Turaguhimbazaa, mana!

(Bless us, O God!
We need You!
We love You!
We worship You, God!)

As a Master of Sacred Music student at Perkins School of Theology, the music of the global Church is an integral (and now expected) part of my course of study.  In our very first class session with Dr. Hawn, we started learning to sing the faith in Swahili, Shona, Zulu, Spanish, Portuguese, etc.  Thus, when I received the opportunity to serve as a Music and Worship Intern for New Day Upendo, a micro-community meeting at  and engaging with an apartment complex in Dallas where many African refugees are placed upon arrival to the United States, I felt like I was going in with an advantage.
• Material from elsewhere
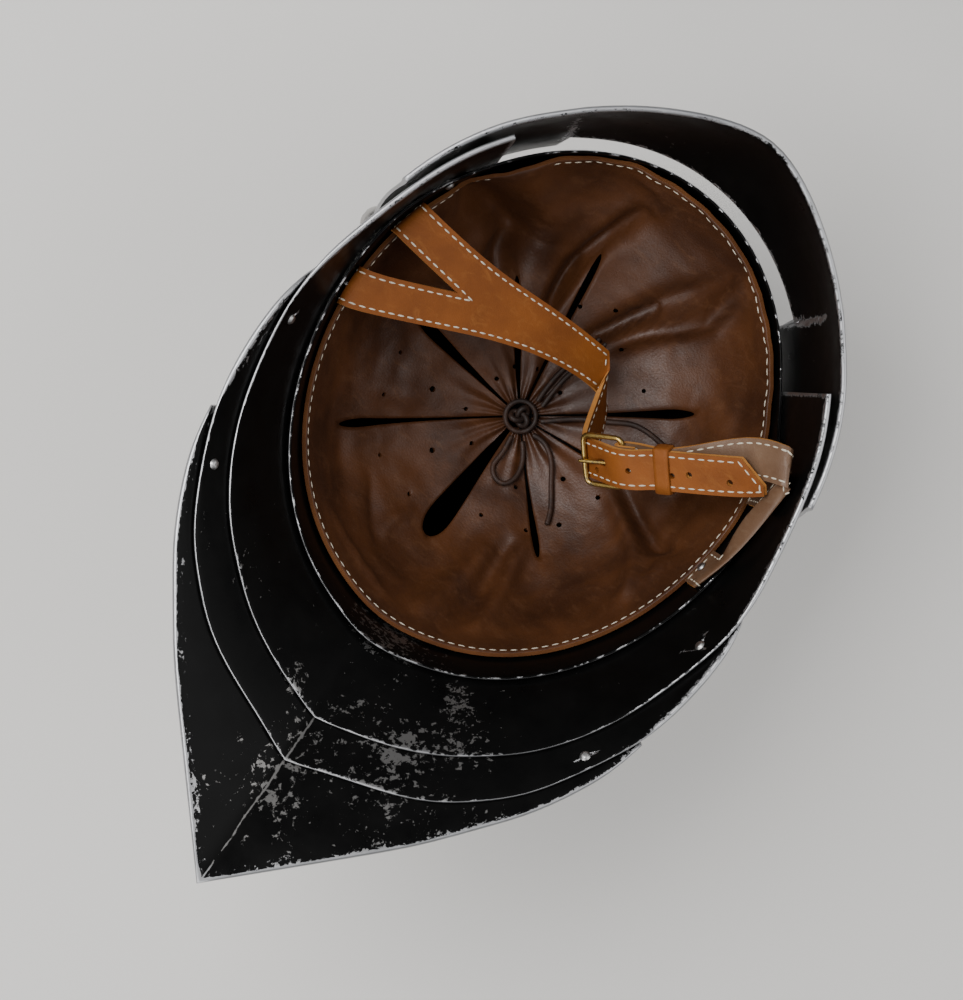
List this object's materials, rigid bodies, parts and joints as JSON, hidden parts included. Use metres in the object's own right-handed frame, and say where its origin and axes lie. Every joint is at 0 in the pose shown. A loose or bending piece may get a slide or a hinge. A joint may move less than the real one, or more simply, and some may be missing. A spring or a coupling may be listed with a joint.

Sure, there would be things to learn, but hey, I already know 10+ songs in a variety of African languages, and  we could at least start there while I build relationship and learn from what they've been singing.  

Well, I learned a couple things very quickly: 
1. There are a few songs that seem to have traversed the African continent and have probably been translated into almost every language.  Just because you know that song in Shona (Zimbabwe), does not mean they use the same words in Kenya.  

2. A lot of what I had been exposed to is either in Shona or Zulu (South Africa).  The majority of the people I serve are not from Zimbabwe or South Africa.  If I wanted to sing something and have it understood, it was time to learn songs in Swahili and/or translate songs into Swahili.  Not being a Swahili speaker (let's face it, I'm not a great Swahili singer), I often find myself running up to my friend Peter and asking, "How do you say 'always' in Swahili?"  [If I ever go to Africa, I may not be able to say much, but I've got "Daima tunaomba (Always, we pray)" and "Hakuna Mungu kama wewe (There's no one like Jesus)" down!]

These two lessons were really just the pre-requisites for the real course I was about to learn in what I will call "the hospitality of song."  But, more on that in a moment.  As I was starting to feel comfortable with translating and learning songs, and mixing the languages we sang in our gatherings, we had two women and their children start coming to New Day just a few days after their arrival in the United States.  These dear women speak very little Swahili, even less English, and their dominant language is Kinyarwanda.  Thankfully, we have a few people in our community who can understand and translate between English and Kinyarwanda, but this language barrier has at times provided a new challenge for many of us.  One particular evening, we did not have anyone in the room capable of translating the lesson into Kinyarwanda, and a man walks in who heard us singing and wanted to see what was going on.  None of us had seen him before, but in he walked, and he turned out to be a fluent speaker of both English and Kinyarwanda.  He was willing to translate for the women, and even participated in the discussion himself.  It was such a beautiful moment of seeing God provide.

As a leader of song, I now have the challenge of finding songs in Kinyarwanda, which absolutely is not going to happen by looking at publications in the United States.  I mean, let's face it, Swahili is at least an option on Google Translate, Kinyarwanda isn't.  So, Peter starts experimenting with adding Kinyarwanda to some of the songs we sing.  Then, last week, Peter remembered a song he learned in Kinyarwanda, the song that I posted at the top.  After spending a week singing the song at any opportunity--in the car, the shower, while shelving books (quietly)--I taught the song to the community yesterday.  Somewhere along the way as I learned and became familiar with the song, it also seeped into my spiritual bones.  It started to gain meaning beyond what the words actually say.  Then, to hear all of us, people of many languages, ages, experiences, and cultures,  come together and sing in a language few are familiar with so that we could sing in solidarity with our was beautiful.  I realized in that moment and upon reflection that they shared something with me of such worth I can barely describe it.  They shared with me the language of their heart, and they let me take it in as my own heart song. I was presented by Peter and these women a song that Means deeply, and in teaching it to me, they offered me the hospitality of song.  They invited me into their musical and linguistic home, and continue to allow me to stay a while to rest, to learn, to grow, to cry, to shout, to be. I am speechless and overwhelmed at the depth of such hospitality.  Praise be to God.  Amen.